**Exercise brief**.
Repeat the entire listing exactly as written.

**Data shown**.

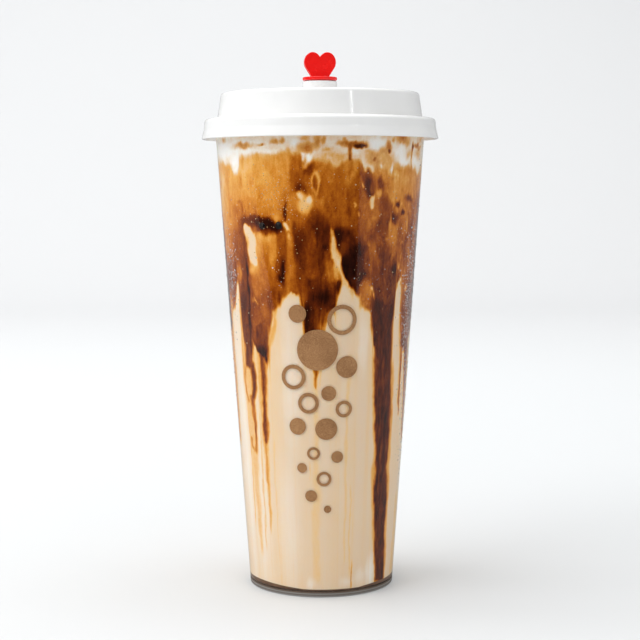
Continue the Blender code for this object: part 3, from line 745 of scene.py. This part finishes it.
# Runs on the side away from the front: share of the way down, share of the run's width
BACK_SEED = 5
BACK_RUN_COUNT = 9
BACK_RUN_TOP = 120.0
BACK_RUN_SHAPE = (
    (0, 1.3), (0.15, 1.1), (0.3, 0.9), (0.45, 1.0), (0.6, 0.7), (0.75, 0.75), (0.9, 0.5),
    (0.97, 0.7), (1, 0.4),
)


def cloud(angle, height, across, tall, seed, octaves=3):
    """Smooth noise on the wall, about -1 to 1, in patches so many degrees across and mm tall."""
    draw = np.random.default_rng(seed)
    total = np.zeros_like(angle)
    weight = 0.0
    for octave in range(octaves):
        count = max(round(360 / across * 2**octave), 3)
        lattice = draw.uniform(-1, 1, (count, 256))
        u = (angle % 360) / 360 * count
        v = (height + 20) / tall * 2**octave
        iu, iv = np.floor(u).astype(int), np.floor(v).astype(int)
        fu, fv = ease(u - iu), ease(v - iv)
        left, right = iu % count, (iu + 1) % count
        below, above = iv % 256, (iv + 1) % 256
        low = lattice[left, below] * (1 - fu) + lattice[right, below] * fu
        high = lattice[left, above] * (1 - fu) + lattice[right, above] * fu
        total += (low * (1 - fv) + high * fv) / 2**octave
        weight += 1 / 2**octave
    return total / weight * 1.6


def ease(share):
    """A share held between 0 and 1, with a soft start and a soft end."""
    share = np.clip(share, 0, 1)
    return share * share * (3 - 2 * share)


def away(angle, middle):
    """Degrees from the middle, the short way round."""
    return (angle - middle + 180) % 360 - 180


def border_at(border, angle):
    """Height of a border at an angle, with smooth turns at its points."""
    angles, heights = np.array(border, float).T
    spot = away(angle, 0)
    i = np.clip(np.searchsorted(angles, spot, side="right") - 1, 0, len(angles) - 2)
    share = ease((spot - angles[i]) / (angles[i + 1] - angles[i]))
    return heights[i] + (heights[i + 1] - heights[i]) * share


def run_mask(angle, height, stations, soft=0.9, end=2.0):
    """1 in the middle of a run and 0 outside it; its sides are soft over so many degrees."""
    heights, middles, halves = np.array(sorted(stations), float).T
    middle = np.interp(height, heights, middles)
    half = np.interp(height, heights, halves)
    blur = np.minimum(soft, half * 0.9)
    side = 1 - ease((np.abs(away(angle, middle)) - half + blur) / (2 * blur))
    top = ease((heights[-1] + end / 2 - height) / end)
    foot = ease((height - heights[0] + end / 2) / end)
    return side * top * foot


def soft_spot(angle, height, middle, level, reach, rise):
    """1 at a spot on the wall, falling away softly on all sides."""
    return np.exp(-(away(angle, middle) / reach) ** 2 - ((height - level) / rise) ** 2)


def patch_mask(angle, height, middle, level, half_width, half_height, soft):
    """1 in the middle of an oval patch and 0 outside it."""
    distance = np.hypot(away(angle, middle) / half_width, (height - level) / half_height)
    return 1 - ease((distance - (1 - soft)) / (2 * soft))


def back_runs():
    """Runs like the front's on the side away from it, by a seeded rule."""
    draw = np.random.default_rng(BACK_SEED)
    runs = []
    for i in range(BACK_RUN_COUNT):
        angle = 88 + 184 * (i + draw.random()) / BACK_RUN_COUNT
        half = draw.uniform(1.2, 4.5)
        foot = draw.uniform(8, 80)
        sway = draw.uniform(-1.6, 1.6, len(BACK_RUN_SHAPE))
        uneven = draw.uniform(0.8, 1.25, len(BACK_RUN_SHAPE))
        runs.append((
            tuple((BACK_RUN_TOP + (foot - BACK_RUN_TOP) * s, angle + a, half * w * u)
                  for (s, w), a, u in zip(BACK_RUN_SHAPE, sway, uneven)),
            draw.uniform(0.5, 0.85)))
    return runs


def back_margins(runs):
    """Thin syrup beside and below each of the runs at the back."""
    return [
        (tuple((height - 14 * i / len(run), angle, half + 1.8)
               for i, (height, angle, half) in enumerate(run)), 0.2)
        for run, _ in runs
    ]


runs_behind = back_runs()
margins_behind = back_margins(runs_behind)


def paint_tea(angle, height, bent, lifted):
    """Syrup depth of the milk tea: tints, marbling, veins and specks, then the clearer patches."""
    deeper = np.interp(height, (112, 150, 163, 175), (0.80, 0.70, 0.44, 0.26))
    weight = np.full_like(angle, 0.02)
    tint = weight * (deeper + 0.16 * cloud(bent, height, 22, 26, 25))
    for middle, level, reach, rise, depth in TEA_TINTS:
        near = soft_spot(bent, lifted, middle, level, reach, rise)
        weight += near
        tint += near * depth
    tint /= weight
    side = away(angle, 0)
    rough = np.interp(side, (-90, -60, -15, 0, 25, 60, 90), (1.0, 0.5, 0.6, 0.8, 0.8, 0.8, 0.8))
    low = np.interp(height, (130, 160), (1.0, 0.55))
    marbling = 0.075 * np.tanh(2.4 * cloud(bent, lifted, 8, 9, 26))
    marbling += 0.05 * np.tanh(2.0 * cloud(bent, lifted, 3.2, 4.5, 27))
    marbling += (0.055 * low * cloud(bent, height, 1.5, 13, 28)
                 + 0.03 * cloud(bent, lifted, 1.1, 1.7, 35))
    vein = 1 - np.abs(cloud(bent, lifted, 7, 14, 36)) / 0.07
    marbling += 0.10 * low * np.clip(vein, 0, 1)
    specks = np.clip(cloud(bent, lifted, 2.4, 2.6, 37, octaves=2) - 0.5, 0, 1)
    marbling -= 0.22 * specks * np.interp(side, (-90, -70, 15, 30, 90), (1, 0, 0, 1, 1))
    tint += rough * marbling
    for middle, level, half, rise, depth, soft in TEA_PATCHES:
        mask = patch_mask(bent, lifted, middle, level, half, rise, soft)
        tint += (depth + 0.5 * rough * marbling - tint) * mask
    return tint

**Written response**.
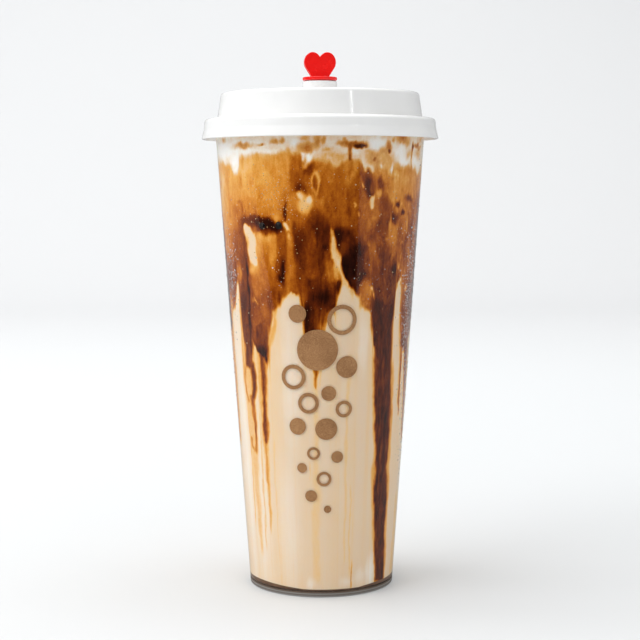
Continue the Blender code for this object: part 3, from line 745 of scene.py. This part finishes it.
# Runs on the side away from the front: share of the way down, share of the run's width
BACK_SEED = 5
BACK_RUN_COUNT = 9
BACK_RUN_TOP = 120.0
BACK_RUN_SHAPE = (
    (0, 1.3), (0.15, 1.1), (0.3, 0.9), (0.45, 1.0), (0.6, 0.7), (0.75, 0.75), (0.9, 0.5),
    (0.97, 0.7), (1, 0.4),
)


def cloud(angle, height, across, tall, seed, octaves=3):
    """Smooth noise on the wall, about -1 to 1, in patches so many degrees across and mm tall."""
    draw = np.random.default_rng(seed)
    total = np.zeros_like(angle)
    weight = 0.0
    for octave in range(octaves):
        count = max(round(360 / across * 2**octave), 3)
        lattice = draw.uniform(-1, 1, (count, 256))
        u = (angle % 360) / 360 * count
        v = (height + 20) / tall * 2**octave
        iu, iv = np.floor(u).astype(int), np.floor(v).astype(int)
        fu, fv = ease(u - iu), ease(v - iv)
        left, right = iu % count, (iu + 1) % count
        below, above = iv % 256, (iv + 1) % 256
        low = lattice[left, below] * (1 - fu) + lattice[right, below] * fu
        high = lattice[left, above] * (1 - fu) + lattice[right, above] * fu
        total += (low * (1 - fv) + high * fv) / 2**octave
        weight += 1 / 2**octave
    return total / weight * 1.6


def ease(share):
    """A share held between 0 and 1, with a soft start and a soft end."""
    share = np.clip(share, 0, 1)
    return share * share * (3 - 2 * share)


def away(angle, middle):
    """Degrees from the middle, the short way round."""
    return (angle - middle + 180) % 360 - 180


def border_at(border, angle):
    """Height of a border at an angle, with smooth turns at its points."""
    angles, heights = np.array(border, float).T
    spot = away(angle, 0)
    i = np.clip(np.searchsorted(angles, spot, side="right") - 1, 0, len(angles) - 2)
    share = ease((spot - angles[i]) / (angles[i + 1] - angles[i]))
    return heights[i] + (heights[i + 1] - heights[i]) * share


def run_mask(angle, height, stations, soft=0.9, end=2.0):
    """1 in the middle of a run and 0 outside it; its sides are soft over so many degrees."""
    heights, middles, halves = np.array(sorted(stations), float).T
    middle = np.interp(height, heights, middles)
    half = np.interp(height, heights, halves)
    blur = np.minimum(soft, half * 0.9)
    side = 1 - ease((np.abs(away(angle, middle)) - half + blur) / (2 * blur))
    top = ease((heights[-1] + end / 2 - height) / end)
    foot = ease((height - heights[0] + end / 2) / end)
    return side * top * foot


def soft_spot(angle, height, middle, level, reach, rise):
    """1 at a spot on the wall, falling away softly on all sides."""
    return np.exp(-(away(angle, middle) / reach) ** 2 - ((height - level) / rise) ** 2)


def patch_mask(angle, height, middle, level, half_width, half_height, soft):
    """1 in the middle of an oval patch and 0 outside it."""
    distance = np.hypot(away(angle, middle) / half_width, (height - level) / half_height)
    return 1 - ease((distance - (1 - soft)) / (2 * soft))


def back_runs():
    """Runs like the front's on the side away from it, by a seeded rule."""
    draw = np.random.default_rng(BACK_SEED)
    runs = []
    for i in range(BACK_RUN_COUNT):
        angle = 88 + 184 * (i + draw.random()) / BACK_RUN_COUNT
        half = draw.uniform(1.2, 4.5)
        foot = draw.uniform(8, 80)
        sway = draw.uniform(-1.6, 1.6, len(BACK_RUN_SHAPE))
        uneven = draw.uniform(0.8, 1.25, len(BACK_RUN_SHAPE))
        runs.append((
            tuple((BACK_RUN_TOP + (foot - BACK_RUN_TOP) * s, angle + a, half * w * u)
                  for (s, w), a, u in zip(BACK_RUN_SHAPE, sway, uneven)),
            draw.uniform(0.5, 0.85)))
    return runs


def back_margins(runs):
    """Thin syrup beside and below each of the runs at the back."""
    return [
        (tuple((height - 14 * i / len(run), angle, half + 1.8)
               for i, (height, angle, half) in enumerate(run)), 0.2)
        for run, _ in runs
    ]


runs_behind = back_runs()
margins_behind = back_margins(runs_behind)


def paint_tea(angle, height, bent, lifted):
    """Syrup depth of the milk tea: tints, marbling, veins and specks, then the clearer patches."""
    deeper = np.interp(height, (112, 150, 163, 175), (0.80, 0.70, 0.44, 0.26))
    weight = np.full_like(angle, 0.02)
    tint = weight * (deeper + 0.16 * cloud(bent, height, 22, 26, 25))
    for middle, level, reach, rise, depth in TEA_TINTS:
        near = soft_spot(bent, lifted, middle, level, reach, rise)
        weight += near
        tint += near * depth
    tint /= weight
    side = away(angle, 0)
    rough = np.interp(side, (-90, -60, -15, 0, 25, 60, 90), (1.0, 0.5, 0.6, 0.8, 0.8, 0.8, 0.8))
    low = np.interp(height, (130, 160), (1.0, 0.55))
    marbling = 0.075 * np.tanh(2.4 * cloud(bent, lifted, 8, 9, 26))
    marbling += 0.05 * np.tanh(2.0 * cloud(bent, lifted, 3.2, 4.5, 27))
    marbling += (0.055 * low * cloud(bent, height, 1.5, 13, 28)
                 + 0.03 * cloud(bent, lifted, 1.1, 1.7, 35))
    vein = 1 - np.abs(cloud(bent, lifted, 7, 14, 36)) / 0.07
    marbling += 0.10 * low * np.clip(vein, 0, 1)
    specks = np.clip(cloud(bent, lifted, 2.4, 2.6, 37, octaves=2) - 0.5, 0, 1)
    marbling -= 0.22 * specks * np.interp(side, (-90, -70, 15, 30, 90), (1, 0, 0, 1, 1))
    tint += rough * marbling
    for middle, level, half, rise, depth, soft in TEA_PATCHES:
        mask = patch_mask(bent, lifted, middle, level, half, rise, soft)
        tint += (depth + 0.5 * rough * marbling - tint) * mask
    return tint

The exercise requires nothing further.